4. Bipartiteness ⟺ 2-Colorable ⟺ No Odd Cycle (Proof)¶

Theorem 4.1. For a graph G, the following are equivalent: (a) G is 2-colorable (χ(G) ≤ 2); (b) G is bipartite; (c) G contains no cycle of odd length.

Proof.

(a) ⟺ (b). A 2-coloring partitions V into V₁, V₂, each independent — that is a bipartition. Conversely a bipartition (A, B) gives the 2-coloring c(A) = 1, c(B) = 2. The two notions are definitionally identical.

(b) ⟹ (c). Suppose G is bipartite with parts A, B. Any cycle alternates between A and B on each step. Returning to the start requires an even number of steps, so every cycle has even length. Hence no odd cycle.

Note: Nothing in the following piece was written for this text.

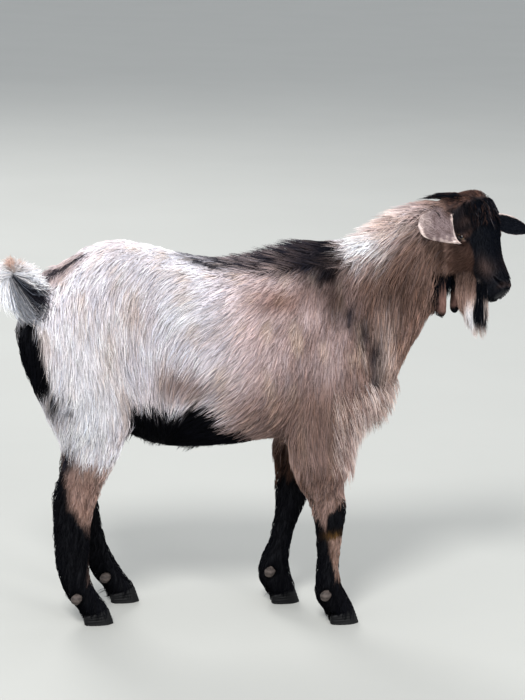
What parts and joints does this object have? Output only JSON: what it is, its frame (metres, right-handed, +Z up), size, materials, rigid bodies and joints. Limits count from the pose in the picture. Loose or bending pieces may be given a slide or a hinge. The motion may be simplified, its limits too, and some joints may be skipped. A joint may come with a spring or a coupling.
{
  "type": "goat",
  "caption": "Life-size still model of a hornless, bearded, shaggy buck goat standing with its head turned to its right.",
  "frame": {"origin": "on the floor, under the middle of the animal's box", "axes": "+X towards the chest along the body, +Y to the animal's left, +Z up"},
  "size_m": [1.1245, 0.2863, 0.8904],
  "materials": {
    "coat_pale": "long soft hair, white to pinkish grey",
    "coat_brown": "long hair, brown",
    "coat_dark": "hair, black to dark brown",
    "beard_hair": "long hair, brown, white and black locks",
    "ear_skin": "thin skin with short hair",
    "wattle_skin": "skin with short hair",
    "nose_leather": "bare dark skin",
    "eye": "wet, amber with a level slit",
    "hoof_horn": "dark horn with faint growth lines",
    "dewclaw_horn": "dull grey horn"
  },
  "bodies": {
    "root": {"beard": "beard_hair", "dewclaw_fore_left_inner": "dewclaw_horn", "dewclaw_fore_left_outer": "dewclaw_horn", "dewclaw_fore_right_inner": "dewclaw_horn", "dewclaw_fore_right_outer": "dewclaw_horn", "dewclaw_hind_left_inner": "dewclaw_horn", "dewclaw_hind_left_outer": "dewclaw_horn", "dewclaw_hind_right_inner": "dewclaw_horn", "dewclaw_hind_right_outer": "dewclaw_horn", "ear_left": "ear_skin", "ear_right": "ear_skin", "eye_left": "eye", "eye_right": "eye", "foreleg_lower_left": "coat_dark", "foreleg_lower_right": "coat_dark", "foreleg_upper_left": "coat_brown", "foreleg_upper_right": "coat_brown", "head": "coat_dark", "hindleg_lower_left": "coat_dark", "hindleg_lower_right": "coat_dark", "hindleg_upper_left": "coat_pale", "hindleg_upper_right": "coat_pale", "hoof_fore_left_inner": "hoof_horn", "hoof_fore_left_outer": "hoof_horn", "hoof_fore_right_inner": "hoof_horn", "hoof_fore_right_outer": "hoof_horn", "hoof_hind_left_inner": "hoof_horn", "hoof_hind_left_outer": "hoof_horn", "hoof_hind_right_inner": "hoof_horn", "hoof_hind_right_outer": "hoof_horn", "neck": "coat_brown", "tail": "coat_pale", "trunk": "coat_pale", "wattle_left": "wattle_skin", "wattle_right": "wattle_skin"}
  },
  "joints": []
}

(c) ⟹ (a). Assume G has no odd cycle. Run BFS from each component root r, setting c(v) = dist(r, v) mod 2. We claim this is proper. Take any edge {u, v}. In BFS, |dist(r,u) − dist(r,v)| ≤ 1. If dist(r,u) = dist(r,v), then u and v are at the same BFS level; the tree paths r⇝u and r⇝v plus the edge {u,v} form a closed walk. Letting w be the lowest common ancestor, the cycle w⇝u → v⇝w has length (d_u − d_w) + 1 + (d_v − d_w) = 2(d − d_w) + 1, which is odd — contradicting (c). Therefore dist(r,u) ≠ dist(r,v), they differ by 1, and c(u) ≠ c(v). The coloring is proper, so χ ≤ 2. ∎

Algorithmic corollary. The BFS that builds this parity coloring is exactly the bipartite-detection BFS (sibling topic 02-bfs): it succeeds iff G is bipartite, and the edge where two equal-level endpoints meet exhibits an odd cycle. This is the unique polynomial-time case of vertex coloring optimality.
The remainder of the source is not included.